We thought this splendid definition of “African feminisms” by Jessica Horn would be a great way to rejuvenate this space, after a brief unexpected break.
This definition is from a panel discussion titled “What is new in African feminisms, pop, people and politics?” that was moderated by Nana Darkoa Sekyiamah of African Women’s Development Fund. Meklit Hadero, Rita Ray and Pontso Mafete were also on the panel. [Read more from AWDF]
Nana asked Jessica Horn “What is African feminism?”
And this- with very minor edits- was Jessica’s response:
The first thing that African feminism is, is plural. Right? Africans. As Africans, we are incredibly diverse, on all levels. And as African feminists, we are also diverse. So we talk about African feminisms.
But I think, as a uniting idea, I would define African feminisms as a set of collective thoughts, a set of collective dreams and a set of collective actions which are, as Africans, which are trying to engage, trying to understand and ultimately, trying to change patriarchal power relations. “Patriarchal power relations” meaning the structuring of our world in the collective interests of men.
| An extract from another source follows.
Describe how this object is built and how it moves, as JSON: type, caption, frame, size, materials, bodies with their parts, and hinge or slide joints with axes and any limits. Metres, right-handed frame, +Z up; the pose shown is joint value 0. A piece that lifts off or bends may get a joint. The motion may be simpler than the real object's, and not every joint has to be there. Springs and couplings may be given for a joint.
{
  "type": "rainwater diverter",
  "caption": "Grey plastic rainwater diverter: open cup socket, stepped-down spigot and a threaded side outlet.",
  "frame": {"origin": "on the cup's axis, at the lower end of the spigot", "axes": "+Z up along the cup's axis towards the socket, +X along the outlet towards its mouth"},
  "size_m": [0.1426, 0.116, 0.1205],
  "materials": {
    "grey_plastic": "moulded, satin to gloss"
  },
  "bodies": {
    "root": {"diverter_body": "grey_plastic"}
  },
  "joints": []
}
So not about individuals but about the collective power interests of men; and transforming that.
So to me, African feminisms is Funmilayo Ransome-Kuti -we know her son, Fela; the mama was fierce; who reportedly was the first Nigerian woman to drive a car, and go to China, but she also mobilized en masse women to mobilise for their rights in Nigeria.
African feminism is the march of 20,000 South African women in 1956 to protest against racist and sexist passed laws. With the slogan “You have struck the woman, you have struck a rock. You will be crushed.”
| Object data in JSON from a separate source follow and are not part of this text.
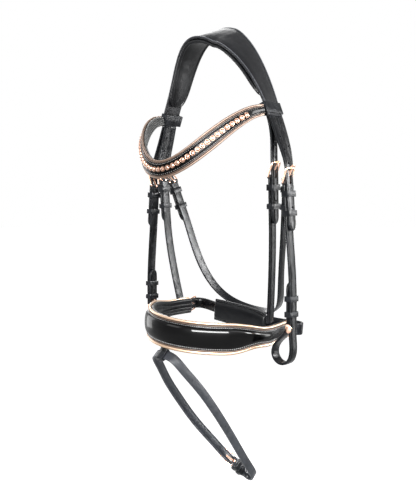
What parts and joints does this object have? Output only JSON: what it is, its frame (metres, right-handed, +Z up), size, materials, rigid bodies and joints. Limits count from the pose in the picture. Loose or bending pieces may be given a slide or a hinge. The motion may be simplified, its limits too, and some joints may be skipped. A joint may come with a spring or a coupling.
{
  "type": "snaffle bridle",
  "caption": "Black snaffle bridle with a wave browband set with stones, a padded patent noseband, a flash strap and a throatlash, all on rose-gold buckles.",
  "frame": {"origin": "middle of the headpiece's underside, where it lies on the poll", "axes": "+Z up; the horse faces -Y; +X is the horse's near (left) side"},
  "size_m": [0.2748, 0.2295, 0.6601],
  "materials": {
    "bridle_leather": "satin",
    "soft_leather": "matt",
    "patent_leather": "gloss",
    "metallic_piping": "metallic",
    "rose_gold": "polished",
    "stone": "faceted"
  },
  "bodies": {
    "headpiece": {"headpiece_strap": "bridle_leather", "headpiece_padding": "soft_leather", "browband_band": "bridle_leather", "browband_lining": "soft_leather", "browband_patent": "patent_leather", "browband_stones": "stone", "browband_top_piping": "metallic_piping", "browband_bottom_piping": "metallic_piping", "near_browband_loop": "bridle_leather", "off_browband_loop": "bridle_leather"},
    "noseband": {"noseband_band": "bridle_leather", "noseband_padding": "soft_leather", "noseband_swell": "patent_leather", "noseband_top_piping": "metallic_piping", "noseband_bottom_piping": "metallic_piping", "chin_pad": "soft_leather", "crank_strap": "bridle_leather", "crank_buckle": "rose_gold", "crank_ring": "rose_gold", "near_hanger": "bridle_leather", "off_hanger": "bridle_leather", "near_hanger_billet": "bridle_leather", "off_hanger_billet": "bridle_leather", "hanger_buckles": "rose_gold", "hanger_keepers": "bridle_leather", "flash_tab": "bridle_leather"},
    "throatlash": {"throatlash": "bridle_leather", "near_throat_billet": "bridle_leather", "off_throat_billet": "bridle_leather", "throat_buckles": "rose_gold", "throat_keepers": "bridle_leather"},
    "flash": {"flash_strap": "bridle_leather", "flash_loop": "bridle_leather", "flash_buckle": "rose_gold", "flash_keepers": "bridle_leather"},
    "crank_tongue": {"crank_tongue": "rose_gold"},
    "flash_tongue": {"flash_tongue": "rose_gold"},
    "near_cheek": {"near_cheek_billet": "bridle_leather", "near_cheekpiece": "bridle_leather", "near_cheek_keepers": "bridle_leather", "near_cheek_buckle": "rose_gold", "near_hook_stud": "rose_gold"},
    "off_cheek": {"off_cheek_billet": "bridle_leather", "off_cheekpiece": "bridle_leather", "off_cheek_keepers": "bridle_leather", "off_cheek_buckle": "rose_gold", "off_hook_stud": "rose_gold"},
    "near_cheek_tongue": {"near_cheek_tongue": "rose_gold"},
    "near_cheek_runner": {"near_cheek_runner": "bridle_leather"},
    "off_cheek_tongue": {"off_cheek_tongue": "rose_gold"},
    "off_cheek_runner": {"off_cheek_runner": "bridle_leather"},
    "near_hanger_tongue": {"near_hanger_tongue": "rose_gold"},
    "near_hanger_runner": {"near_hanger_runner": "bridle_leather"},
    "off_hanger_tongue": {"off_hanger_tongue": "rose_gold"},
    "off_hanger_runner": {"off_hanger_runner": "bridle_leather"},
    "near_throat_tongue": {"near_throat_tongue": "rose_gold"},
    "near_throat_runner": {"near_throat_runner": "bridle_leather"},
    "off_throat_tongue": {"off_throat_tongue": "rose_gold"},
    "off_throat_runner": {"off_throat_runner": "bridle_leather"}
  },
  "joints": [
    {"name": "near_cheek_swing", "type": "hinge", "parent": "headpiece", "child": "near_cheek", "pos_m": [0.10121, -0.009, -0.11696], "axis": [0, -1, 0], "range_deg": [0, 20]},
    {"name": "off_cheek_swing", "type": "hinge", "parent": "headpiece", "child": "off_cheek", "pos_m": [-0.10121, -0.009, -0.11696], "axis": [0, 1, 0], "range_deg": [0, 20]},
    {"name": "noseband_swing", "type": "hinge", "parent": "headpiece", "child": "noseband", "pos_m": [0, -0.009, -0.10794], "axis": [1, 0, 0], "range_deg": [-12, 0]},
    {"name": "throatlash_swing", "type": "hinge", "parent": "headpiece", "child": "throatlash", "pos_m": [0, 0.00512, -0.123], "axis": [1, 0, 0], "range_deg": [0, 12]},
    {"name": "flash_swing", "type": "hinge", "parent": "noseband", "child": "flash", "pos_m": [0, -0.1117, -0.417], "axis": [1, 0, 0], "range_deg": [-20, 15], "stiffness_Nm_per_rad": 0.8},
    {"name": "near_cheek_tongue_lift", "type": "hinge", "parent": "near_cheek", "child": "near_cheek_tongue", "pos_m": [0.124, -0.009, -0.206], "axis": [0, 1, 0], "range_deg": [0, 60]},
    {"name": "near_cheek_runner_slide", "type": "slide", "parent": "near_cheek", "child": "near_cheek_runner", "axis": [-0.0768, 0, 0.997], "range_m": [-0.01, 0.014]},
    {"name": "off_cheek_tongue_lift", "type": "hinge", "parent": "off_cheek", "child": "off_cheek_tongue", "pos_m": [-0.124, -0.009, -0.206], "axis": [0, -1, 0], "range_deg": [0, 60]},
    {"name": "off_cheek_runner_slide", "type": "slide", "parent": "off_cheek", "child": "off_cheek_runner", "axis": [0.0768, 0, 0.997], "range_m": [-0.01, 0.014]},
    {"name": "near_hanger_tongue_lift", "type": "hinge", "parent": "noseband", "child": "near_hanger_tongue", "pos_m": [0.1015, -0.011, -0.197], "axis": [0, 0.9982, 0.0599], "range_deg": [0, 35]},
    {"name": "near_hanger_runner_slide", "type": "slide", "parent": "noseband", "child": "near_hanger_runner", "axis": [0.0299, -0.0599, 0.9978], "range_m": [-0.01, 0.014]},
    {"name": "off_hanger_tongue_lift", "type": "hinge", "parent": "noseband", "child": "off_hanger_tongue", "pos_m": [-0.1015, -0.011, -0.197], "axis": [0, -0.9982, -0.0599], "range_deg": [0, 35]},
    {"name": "off_hanger_runner_slide", "type": "slide", "parent": "noseband", "child": "off_hanger_runner", "axis": [-0.0299, -0.0599, 0.9978], "range_m": [-0.01, 0.014]},
    {"name": "near_throat_tongue_lift", "type": "hinge", "parent": "throatlash", "child": "near_throat_tongue", "pos_m": [0.107, 0.013, -0.199], "axis": [0, 0.9719, 0.2353], "range_deg": [0, 60]},
    {"name": "near_throat_runner_slide", "type": "slide", "parent": "throatlash", "child": "near_throat_runner", "axis": [0.2196, -0.2296, 0.9482], "range_m": [-0.01, 0.014]},
    {"name": "off_throat_tongue_lift", "type": "hinge", "parent": "throatlash", "child": "off_throat_tongue", "pos_m": [-0.107, 0.013, -0.199], "axis": [0, -0.9719, -0.2353], "range_deg": [0, 60]},
    {"name": "off_throat_runner_slide", "type": "slide", "parent": "throatlash", "child": "off_throat_runner", "axis": [-0.2196, -0.2296, 0.9482], "range_m": [-0.01, 0.014]},
    {"name": "crank_tongue_lift", "type": "hinge", "parent": "noseband", "child": "crank_tongue", "pos_m": [-0.08906, 0.031, -0.38861], "axis": [0.0993, 0, 0.9951], "range_deg": [0, 60]},
    {"name": "flash_tongue_lift", "type": "hinge", "parent": "flash", "child": "flash_tongue", "pos_m": [-0.004, 0.03531, -0.61004], "axis": [0, -0.7749, -0.632], "range_deg": [0, 60]}
  ]
}
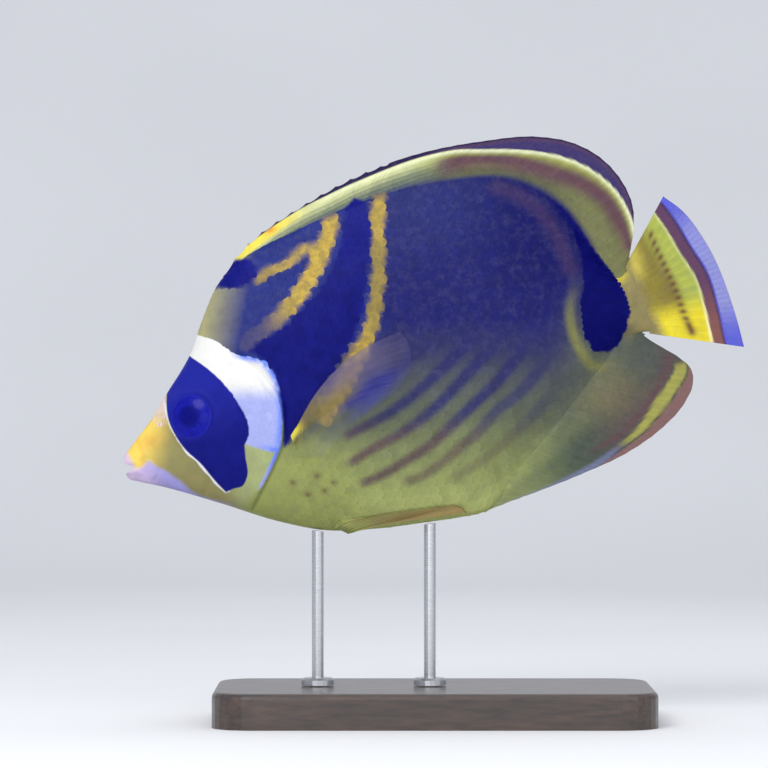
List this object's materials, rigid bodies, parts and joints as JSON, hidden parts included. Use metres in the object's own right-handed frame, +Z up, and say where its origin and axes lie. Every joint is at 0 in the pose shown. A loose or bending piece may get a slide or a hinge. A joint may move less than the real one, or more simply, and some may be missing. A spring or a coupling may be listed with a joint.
{
  "type": "raccoon butterflyfish model",
  "caption": "Life-size model of a raccoon butterflyfish, nose slightly down, fins spread, held over a flat base by slim rods.",
  "frame": {"origin": "middle of the underside of the stand's base, below the middle of the fish's length", "axes": "+X from the fish's snout towards its tail, level; +Y towards the fish's right flank; +Z up"},
  "size_m": [0.1583, 0.06, 0.1493],
  "materials": {
    "skin_head": "satin fish skin: yellow snout, navy eye mask, white bar",
    "skin_body": "satin scaled skin: olive yellow with slate flank, navy shoulder band and oblique stripes",
    "eye": "glassy, very dark blue iris",
    "fin_back": "scaled at the root, yellow with a purple-brown margin",
    "fin_anal": "olive grey with a yellow rear strip and purple-brown margin",
    "fin_tail": "yellow with a dotted line, a brown band and a clear margin",
    "fin_clear": "thin, see-through membrane between pale rays",
    "fin_belly": "olive brown, folded rays",
    "stand_wood": "dark stained, satin lacquer",
    "stand_steel": "fine turned steel rod"
  },
  "bodies": {
    "root": {"head": "skin_head", "lower_jaw": "skin_head", "trunk": "skin_body", "tail_stalk": "skin_body", "eye_left": "eye", "eye_right": "eye", "dorsal_fin_spiny": "fin_back", "dorsal_fin_soft": "fin_back", "anal_fin": "fin_anal", "tail_fin": "fin_tail", "pectoral_fin_left": "fin_clear", "pectoral_fin_right": "fin_clear", "pelvic_fin_left": "fin_belly", "pelvic_fin_right": "fin_belly", "stand_base": "stand_wood", "stand_rod_front": "stand_steel", "stand_rod_rear": "stand_steel"}
  },
  "joints": []
}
African feminism is the mobilisation of sex workers in Uganda to demand an end to police brutality and also for recognition of their work as work, and not as a crime.
African feminism is the solidarity and support by Malian women for Malian women musicians in Northern Mali who were facing threats. The people were going to cut off their tongues, if they continued to sing in the fundamentalist insurgence.
African feminism is the tremendous solidarity that has been given to the struggle for lesbian, gay, bisexual and transgender rights in the African region by African feminists; some of whom identified in that way, some of whom are not, who understand the critical importance of supporting more inclusive societies.
African feminism is the explosion of tremendous, incredible, creative expression and talent that explores and engages our lives as we live it, with a vision of change. And Meklit is one of the people that does that and reaches another person that champions that.
And, African feminism is the brave public activism of women who are self-identified feminists in the so-called Arab Spring. Those sisters were North African: from Tunisia, from Egypt, from Libya. They were North African women who went into the streets as women- many who self-identified as feminists- to say they wanted change in their political framework.
So that, to me, is the beginning of African feminism.